# Recorded information start

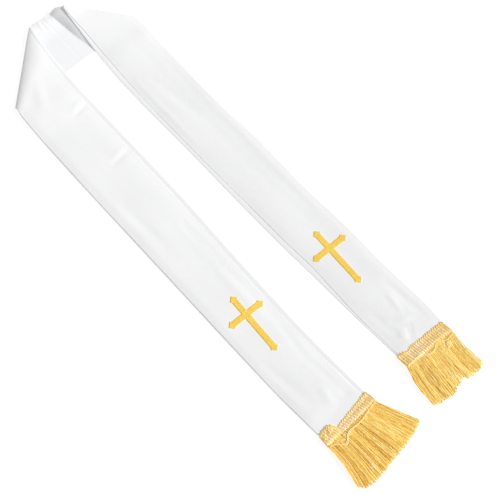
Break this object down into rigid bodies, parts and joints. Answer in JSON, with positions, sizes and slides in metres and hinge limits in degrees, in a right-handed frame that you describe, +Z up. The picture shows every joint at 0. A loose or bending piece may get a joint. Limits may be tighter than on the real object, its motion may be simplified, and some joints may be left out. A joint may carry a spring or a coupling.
{
  "type": "clerical stole",
  "caption": "Long lined satin strip, mitre-folded at the neck and laid flat, with an embroidered cross above each fringed end.",
  "frame": {"origin": "on the surface the stole lies on, under the middle of its box", "axes": "+Y from the fringed ends towards the neck band, +X across the panels to the wearer's left when worn, +Z up from the surface"},
  "size_m": [0.3422, 1.181, 0.0183],
  "materials": {
    "satin": "white polyester satin, soft sheen",
    "lining": "white lining satin, cooler and duller",
    "embroidery": "gold-yellow rayon stitching",
    "fringe_gold": "golden chainette fringe with a braided heading"
  },
  "bodies": {
    "root": {"left_front": "satin", "left_lining": "lining", "left_cross": "embroidery", "left_fringe": "fringe_gold", "right_front": "satin", "right_lining": "lining", "right_cross": "embroidery", "right_fringe": "fringe_gold"}
  },
  "joints": []
}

# Recorded information end

- _Exercise directions_
Everything in the listing above should be restated exactly.

- _Output of the exercise_
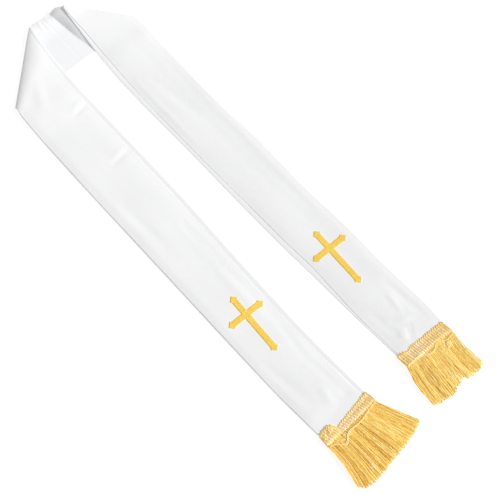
Break this object down into rigid bodies, parts and joints. Answer in JSON, with positions, sizes and slides in metres and hinge limits in degrees, in a right-handed frame that you describe, +Z up. The picture shows every joint at 0. A loose or bending piece may get a joint. Limits may be tighter than on the real object, its motion may be simplified, and some joints may be left out. A joint may carry a spring or a coupling.
{
  "type": "clerical stole",
  "caption": "Long lined satin strip, mitre-folded at the neck and laid flat, with an embroidered cross above each fringed end.",
  "frame": {"origin": "on the surface the stole lies on, under the middle of its box", "axes": "+Y from the fringed ends towards the neck band, +X across the panels to the wearer's left when worn, +Z up from the surface"},
  "size_m": [0.3422, 1.181, 0.0183],
  "materials": {
    "satin": "white polyester satin, soft sheen",
    "lining": "white lining satin, cooler and duller",
    "embroidery": "gold-yellow rayon stitching",
    "fringe_gold": "golden chainette fringe with a braided heading"
  },
  "bodies": {
    "root": {"left_front": "satin", "left_lining": "lining", "left_cross": "embroidery", "left_fringe": "fringe_gold", "right_front": "satin", "right_lining": "lining", "right_cross": "embroidery", "right_fringe": "fringe_gold"}
  },
  "joints": []
}